## Request
Return all of the lines below exactly as they are.

Start

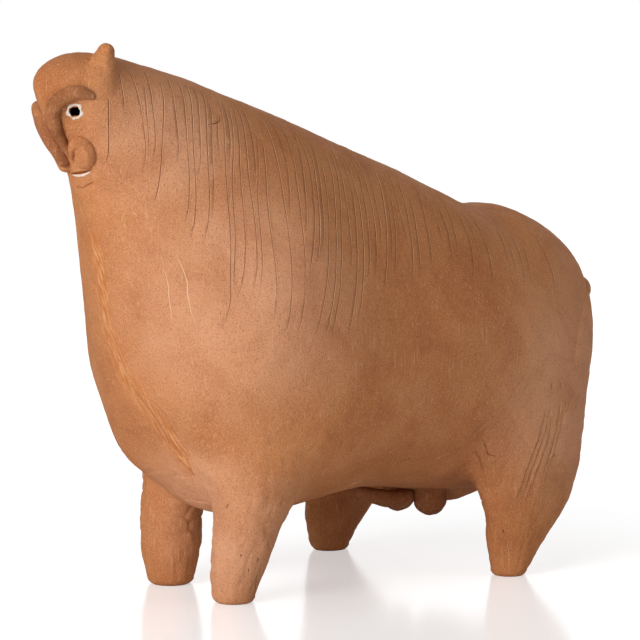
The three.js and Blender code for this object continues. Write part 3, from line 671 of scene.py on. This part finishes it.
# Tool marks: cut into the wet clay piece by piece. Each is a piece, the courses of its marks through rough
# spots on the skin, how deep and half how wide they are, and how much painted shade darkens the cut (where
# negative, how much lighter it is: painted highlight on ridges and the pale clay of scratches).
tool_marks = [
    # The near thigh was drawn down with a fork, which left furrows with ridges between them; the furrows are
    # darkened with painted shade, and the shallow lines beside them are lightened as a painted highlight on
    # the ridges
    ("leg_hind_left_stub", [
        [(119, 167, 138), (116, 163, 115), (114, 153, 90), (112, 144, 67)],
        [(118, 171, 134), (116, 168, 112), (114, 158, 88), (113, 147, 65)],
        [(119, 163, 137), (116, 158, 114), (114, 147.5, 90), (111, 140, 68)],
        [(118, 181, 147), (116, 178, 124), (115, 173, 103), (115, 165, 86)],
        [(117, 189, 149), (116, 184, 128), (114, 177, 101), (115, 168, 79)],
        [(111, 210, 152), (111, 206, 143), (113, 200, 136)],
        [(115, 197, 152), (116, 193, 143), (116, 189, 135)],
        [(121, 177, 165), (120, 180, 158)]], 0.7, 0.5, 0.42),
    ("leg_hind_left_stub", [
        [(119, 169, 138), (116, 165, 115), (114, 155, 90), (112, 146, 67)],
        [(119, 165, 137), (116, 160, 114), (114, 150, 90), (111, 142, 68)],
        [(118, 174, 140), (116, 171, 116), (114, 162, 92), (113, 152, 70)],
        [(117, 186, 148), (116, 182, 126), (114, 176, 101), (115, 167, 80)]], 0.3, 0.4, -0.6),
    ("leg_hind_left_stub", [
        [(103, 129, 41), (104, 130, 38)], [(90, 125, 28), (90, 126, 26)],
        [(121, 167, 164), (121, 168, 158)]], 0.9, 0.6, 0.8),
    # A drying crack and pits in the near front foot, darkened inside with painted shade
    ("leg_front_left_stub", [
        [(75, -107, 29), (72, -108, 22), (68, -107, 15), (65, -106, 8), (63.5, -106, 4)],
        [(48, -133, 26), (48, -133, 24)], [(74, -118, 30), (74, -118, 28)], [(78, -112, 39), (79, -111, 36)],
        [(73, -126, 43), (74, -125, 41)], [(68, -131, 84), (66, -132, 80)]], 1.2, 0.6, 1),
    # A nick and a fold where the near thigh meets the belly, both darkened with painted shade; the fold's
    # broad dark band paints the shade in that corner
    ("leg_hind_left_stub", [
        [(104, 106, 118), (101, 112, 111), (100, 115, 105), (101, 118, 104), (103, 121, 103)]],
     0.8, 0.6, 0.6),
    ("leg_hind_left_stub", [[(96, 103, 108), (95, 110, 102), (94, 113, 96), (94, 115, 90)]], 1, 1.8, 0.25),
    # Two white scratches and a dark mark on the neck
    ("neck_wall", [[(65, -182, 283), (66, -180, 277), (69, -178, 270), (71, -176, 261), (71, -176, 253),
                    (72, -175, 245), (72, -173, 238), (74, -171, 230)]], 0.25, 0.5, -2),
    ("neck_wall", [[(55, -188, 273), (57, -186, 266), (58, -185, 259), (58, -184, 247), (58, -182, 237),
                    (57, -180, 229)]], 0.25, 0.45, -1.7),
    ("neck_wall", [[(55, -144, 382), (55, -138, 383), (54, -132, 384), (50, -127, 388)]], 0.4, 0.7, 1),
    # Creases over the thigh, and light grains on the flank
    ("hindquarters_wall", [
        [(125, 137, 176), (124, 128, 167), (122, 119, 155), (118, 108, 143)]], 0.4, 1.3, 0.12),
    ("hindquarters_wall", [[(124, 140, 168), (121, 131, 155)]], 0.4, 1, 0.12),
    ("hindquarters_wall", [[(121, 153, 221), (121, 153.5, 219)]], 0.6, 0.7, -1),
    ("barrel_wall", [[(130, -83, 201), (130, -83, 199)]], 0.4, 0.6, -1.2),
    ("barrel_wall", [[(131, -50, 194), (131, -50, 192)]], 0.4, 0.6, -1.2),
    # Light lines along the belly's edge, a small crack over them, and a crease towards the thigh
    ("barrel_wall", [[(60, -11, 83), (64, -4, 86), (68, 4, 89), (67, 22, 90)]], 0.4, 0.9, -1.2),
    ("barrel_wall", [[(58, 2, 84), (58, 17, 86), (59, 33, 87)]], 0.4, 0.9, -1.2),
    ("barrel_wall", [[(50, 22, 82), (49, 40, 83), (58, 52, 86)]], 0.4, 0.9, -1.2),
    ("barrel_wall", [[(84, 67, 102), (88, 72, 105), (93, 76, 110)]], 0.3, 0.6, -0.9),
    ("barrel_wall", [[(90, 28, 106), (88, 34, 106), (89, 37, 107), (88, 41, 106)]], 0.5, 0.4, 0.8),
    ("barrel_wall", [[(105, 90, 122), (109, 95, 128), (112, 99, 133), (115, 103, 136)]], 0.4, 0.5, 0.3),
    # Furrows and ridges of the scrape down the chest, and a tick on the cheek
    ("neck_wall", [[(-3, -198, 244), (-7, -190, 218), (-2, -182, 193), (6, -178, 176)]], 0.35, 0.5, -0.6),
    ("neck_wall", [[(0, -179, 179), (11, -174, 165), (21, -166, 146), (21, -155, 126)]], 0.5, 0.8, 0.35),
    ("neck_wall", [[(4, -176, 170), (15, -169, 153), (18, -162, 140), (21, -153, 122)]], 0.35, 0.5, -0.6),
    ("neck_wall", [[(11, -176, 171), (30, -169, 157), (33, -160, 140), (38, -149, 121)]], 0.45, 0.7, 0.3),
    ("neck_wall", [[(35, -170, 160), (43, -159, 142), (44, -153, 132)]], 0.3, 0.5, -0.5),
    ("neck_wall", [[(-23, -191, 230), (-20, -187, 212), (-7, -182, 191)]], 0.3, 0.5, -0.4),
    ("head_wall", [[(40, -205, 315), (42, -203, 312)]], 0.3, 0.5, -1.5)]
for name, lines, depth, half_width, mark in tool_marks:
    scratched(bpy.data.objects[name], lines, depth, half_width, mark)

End

## Right answer
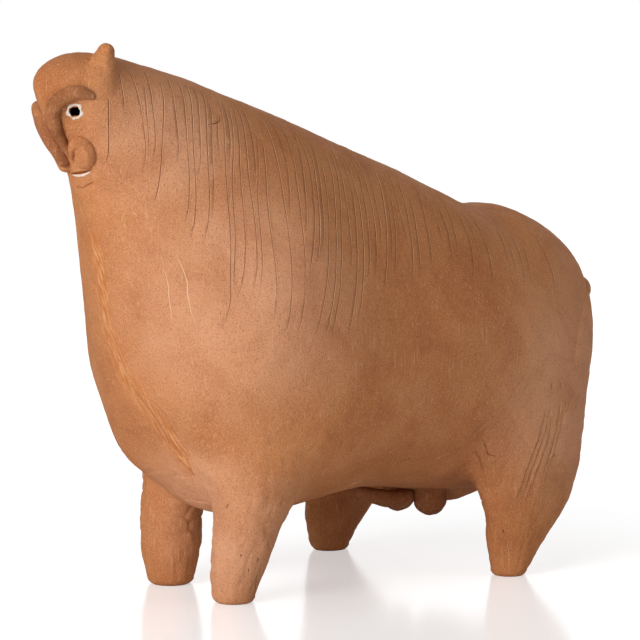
The three.js and Blender code for this object continues. Write part 3, from line 671 of scene.py on. This part finishes it.
# Tool marks: cut into the wet clay piece by piece. Each is a piece, the courses of its marks through rough
# spots on the skin, how deep and half how wide they are, and how much painted shade darkens the cut (where
# negative, how much lighter it is: painted highlight on ridges and the pale clay of scratches).
tool_marks = [
    # The near thigh was drawn down with a fork, which left furrows with ridges between them; the furrows are
    # darkened with painted shade, and the shallow lines beside them are lightened as a painted highlight on
    # the ridges
    ("leg_hind_left_stub", [
        [(119, 167, 138), (116, 163, 115), (114, 153, 90), (112, 144, 67)],
        [(118, 171, 134), (116, 168, 112), (114, 158, 88), (113, 147, 65)],
        [(119, 163, 137), (116, 158, 114), (114, 147.5, 90), (111, 140, 68)],
        [(118, 181, 147), (116, 178, 124), (115, 173, 103), (115, 165, 86)],
        [(117, 189, 149), (116, 184, 128), (114, 177, 101), (115, 168, 79)],
        [(111, 210, 152), (111, 206, 143), (113, 200, 136)],
        [(115, 197, 152), (116, 193, 143), (116, 189, 135)],
        [(121, 177, 165), (120, 180, 158)]], 0.7, 0.5, 0.42),
    ("leg_hind_left_stub", [
        [(119, 169, 138), (116, 165, 115), (114, 155, 90), (112, 146, 67)],
        [(119, 165, 137), (116, 160, 114), (114, 150, 90), (111, 142, 68)],
        [(118, 174, 140), (116, 171, 116), (114, 162, 92), (113, 152, 70)],
        [(117, 186, 148), (116, 182, 126), (114, 176, 101), (115, 167, 80)]], 0.3, 0.4, -0.6),
    ("leg_hind_left_stub", [
        [(103, 129, 41), (104, 130, 38)], [(90, 125, 28), (90, 126, 26)],
        [(121, 167, 164), (121, 168, 158)]], 0.9, 0.6, 0.8),
    # A drying crack and pits in the near front foot, darkened inside with painted shade
    ("leg_front_left_stub", [
        [(75, -107, 29), (72, -108, 22), (68, -107, 15), (65, -106, 8), (63.5, -106, 4)],
        [(48, -133, 26), (48, -133, 24)], [(74, -118, 30), (74, -118, 28)], [(78, -112, 39), (79, -111, 36)],
        [(73, -126, 43), (74, -125, 41)], [(68, -131, 84), (66, -132, 80)]], 1.2, 0.6, 1),
    # A nick and a fold where the near thigh meets the belly, both darkened with painted shade; the fold's
    # broad dark band paints the shade in that corner
    ("leg_hind_left_stub", [
        [(104, 106, 118), (101, 112, 111), (100, 115, 105), (101, 118, 104), (103, 121, 103)]],
     0.8, 0.6, 0.6),
    ("leg_hind_left_stub", [[(96, 103, 108), (95, 110, 102), (94, 113, 96), (94, 115, 90)]], 1, 1.8, 0.25),
    # Two white scratches and a dark mark on the neck
    ("neck_wall", [[(65, -182, 283), (66, -180, 277), (69, -178, 270), (71, -176, 261), (71, -176, 253),
                    (72, -175, 245), (72, -173, 238), (74, -171, 230)]], 0.25, 0.5, -2),
    ("neck_wall", [[(55, -188, 273), (57, -186, 266), (58, -185, 259), (58, -184, 247), (58, -182, 237),
                    (57, -180, 229)]], 0.25, 0.45, -1.7),
    ("neck_wall", [[(55, -144, 382), (55, -138, 383), (54, -132, 384), (50, -127, 388)]], 0.4, 0.7, 1),
    # Creases over the thigh, and light grains on the flank
    ("hindquarters_wall", [
        [(125, 137, 176), (124, 128, 167), (122, 119, 155), (118, 108, 143)]], 0.4, 1.3, 0.12),
    ("hindquarters_wall", [[(124, 140, 168), (121, 131, 155)]], 0.4, 1, 0.12),
    ("hindquarters_wall", [[(121, 153, 221), (121, 153.5, 219)]], 0.6, 0.7, -1),
    ("barrel_wall", [[(130, -83, 201), (130, -83, 199)]], 0.4, 0.6, -1.2),
    ("barrel_wall", [[(131, -50, 194), (131, -50, 192)]], 0.4, 0.6, -1.2),
    # Light lines along the belly's edge, a small crack over them, and a crease towards the thigh
    ("barrel_wall", [[(60, -11, 83), (64, -4, 86), (68, 4, 89), (67, 22, 90)]], 0.4, 0.9, -1.2),
    ("barrel_wall", [[(58, 2, 84), (58, 17, 86), (59, 33, 87)]], 0.4, 0.9, -1.2),
    ("barrel_wall", [[(50, 22, 82), (49, 40, 83), (58, 52, 86)]], 0.4, 0.9, -1.2),
    ("barrel_wall", [[(84, 67, 102), (88, 72, 105), (93, 76, 110)]], 0.3, 0.6, -0.9),
    ("barrel_wall", [[(90, 28, 106), (88, 34, 106), (89, 37, 107), (88, 41, 106)]], 0.5, 0.4, 0.8),
    ("barrel_wall", [[(105, 90, 122), (109, 95, 128), (112, 99, 133), (115, 103, 136)]], 0.4, 0.5, 0.3),
    # Furrows and ridges of the scrape down the chest, and a tick on the cheek
    ("neck_wall", [[(-3, -198, 244), (-7, -190, 218), (-2, -182, 193), (6, -178, 176)]], 0.35, 0.5, -0.6),
    ("neck_wall", [[(0, -179, 179), (11, -174, 165), (21, -166, 146), (21, -155, 126)]], 0.5, 0.8, 0.35),
    ("neck_wall", [[(4, -176, 170), (15, -169, 153), (18, -162, 140), (21, -153, 122)]], 0.35, 0.5, -0.6),
    ("neck_wall", [[(11, -176, 171), (30, -169, 157), (33, -160, 140), (38, -149, 121)]], 0.45, 0.7, 0.3),
    ("neck_wall", [[(35, -170, 160), (43, -159, 142), (44, -153, 132)]], 0.3, 0.5, -0.5),
    ("neck_wall", [[(-23, -191, 230), (-20, -187, 212), (-7, -182, 191)]], 0.3, 0.5, -0.4),
    ("head_wall", [[(40, -205, 315), (42, -203, 312)]], 0.3, 0.5, -1.5)]
for name, lines, depth, half_width, mark in tool_marks:
    scratched(bpy.data.objects[name], lines, depth, half_width, mark)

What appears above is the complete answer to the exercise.